So I talked a bit about NVIDIAs horrible OpenGL VSYNC performance (cpu usage) in a previous blog however I have found a solution to it. I was debugging RetroCopy v0.300B on my nvidia machine when I noticed it.
There were a few issues with the fragment shader on NVIDIA hardware which I fixed, but whilst fixing it I noticed absolutely horrible performance from time to time on my CORE2 machine. Now it has two cores and the video thread should only be using a single core, leaving one fully free to do the emulation. After doing a little investigation I saw that RetroCopy was using both cores 100%, which confused me because I wasn't running any emulator threads, it should have only been at 50% at worst.

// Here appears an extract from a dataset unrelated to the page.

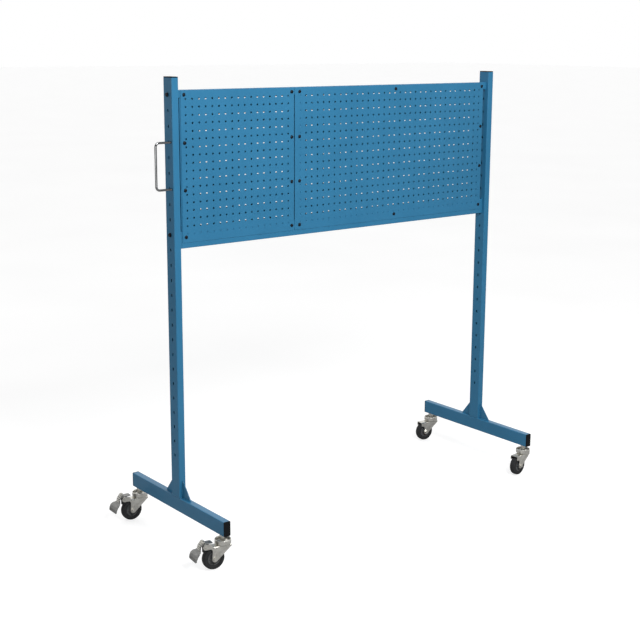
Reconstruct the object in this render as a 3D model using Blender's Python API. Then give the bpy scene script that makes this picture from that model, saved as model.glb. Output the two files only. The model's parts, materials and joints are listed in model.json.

So I pulled out Process Explorer and looked at the threads, lo and behold there is an opengl thread using a whole core on its own. I looked at the stack trace and saw this thread was doing the VSYNC. This confused me, because another thread was apparently also doing this, why do you need two threads to do the same thing? Especially something so costly? Well as it turns out, NVIDIA calls this an optimization, threaded optimization, and guess what, it's enabled by default.



So in conclusion if you want better performance on your multicore NVIDIA based machine, disable this "optimization". ATI doesn't suffer from the same issue, so if you're on ATI you're safe.